Please give the data below again in full, exactly as it stands.
Start of Supplied information
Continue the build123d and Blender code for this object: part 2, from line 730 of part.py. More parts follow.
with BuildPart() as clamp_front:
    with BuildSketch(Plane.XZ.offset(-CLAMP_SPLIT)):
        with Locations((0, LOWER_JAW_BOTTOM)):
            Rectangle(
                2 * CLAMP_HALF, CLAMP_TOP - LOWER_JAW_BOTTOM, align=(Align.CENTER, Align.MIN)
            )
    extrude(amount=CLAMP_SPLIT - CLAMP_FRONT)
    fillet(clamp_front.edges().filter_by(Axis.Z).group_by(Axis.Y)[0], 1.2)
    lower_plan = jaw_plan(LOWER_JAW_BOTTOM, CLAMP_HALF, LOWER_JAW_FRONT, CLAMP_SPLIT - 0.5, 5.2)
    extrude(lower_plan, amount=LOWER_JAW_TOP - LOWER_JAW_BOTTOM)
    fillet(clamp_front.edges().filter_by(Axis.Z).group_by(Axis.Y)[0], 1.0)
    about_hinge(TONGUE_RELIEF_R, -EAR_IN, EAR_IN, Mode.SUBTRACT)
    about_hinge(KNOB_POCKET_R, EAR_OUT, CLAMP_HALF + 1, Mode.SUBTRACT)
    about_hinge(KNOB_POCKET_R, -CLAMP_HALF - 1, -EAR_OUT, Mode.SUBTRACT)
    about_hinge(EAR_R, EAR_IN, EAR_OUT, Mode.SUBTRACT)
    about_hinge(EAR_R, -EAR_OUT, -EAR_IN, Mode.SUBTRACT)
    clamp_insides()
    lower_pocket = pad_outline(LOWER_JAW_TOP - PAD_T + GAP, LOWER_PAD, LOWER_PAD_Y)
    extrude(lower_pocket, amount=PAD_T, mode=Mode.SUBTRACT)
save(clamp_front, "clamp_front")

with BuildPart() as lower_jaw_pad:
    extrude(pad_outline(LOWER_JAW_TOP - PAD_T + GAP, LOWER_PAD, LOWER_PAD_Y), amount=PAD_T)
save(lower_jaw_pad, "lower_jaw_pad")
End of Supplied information
Written answer:
Continue the build123d and Blender code for this object: part 2, from line 730 of part.py. More parts follow.
with BuildPart() as clamp_front:
    with BuildSketch(Plane.XZ.offset(-CLAMP_SPLIT)):
        with Locations((0, LOWER_JAW_BOTTOM)):
            Rectangle(
                2 * CLAMP_HALF, CLAMP_TOP - LOWER_JAW_BOTTOM, align=(Align.CENTER, Align.MIN)
            )
    extrude(amount=CLAMP_SPLIT - CLAMP_FRONT)
    fillet(clamp_front.edges().filter_by(Axis.Z).group_by(Axis.Y)[0], 1.2)
    lower_plan = jaw_plan(LOWER_JAW_BOTTOM, CLAMP_HALF, LOWER_JAW_FRONT, CLAMP_SPLIT - 0.5, 5.2)
    extrude(lower_plan, amount=LOWER_JAW_TOP - LOWER_JAW_BOTTOM)
    fillet(clamp_front.edges().filter_by(Axis.Z).group_by(Axis.Y)[0], 1.0)
    about_hinge(TONGUE_RELIEF_R, -EAR_IN, EAR_IN, Mode.SUBTRACT)
    about_hinge(KNOB_POCKET_R, EAR_OUT, CLAMP_HALF + 1, Mode.SUBTRACT)
    about_hinge(KNOB_POCKET_R, -CLAMP_HALF - 1, -EAR_OUT, Mode.SUBTRACT)
    about_hinge(EAR_R, EAR_IN, EAR_OUT, Mode.SUBTRACT)
    about_hinge(EAR_R, -EAR_OUT, -EAR_IN, Mode.SUBTRACT)
    clamp_insides()
    lower_pocket = pad_outline(LOWER_JAW_TOP - PAD_T + GAP, LOWER_PAD, LOWER_PAD_Y)
    extrude(lower_pocket, amount=PAD_T, mode=Mode.SUBTRACT)
save(clamp_front, "clamp_front")

with BuildPart() as lower_jaw_pad:
    extrude(pad_outline(LOWER_JAW_TOP - PAD_T + GAP, LOWER_PAD, LOWER_PAD_Y), amount=PAD_T)
save(lower_jaw_pad, "lower_jaw_pad")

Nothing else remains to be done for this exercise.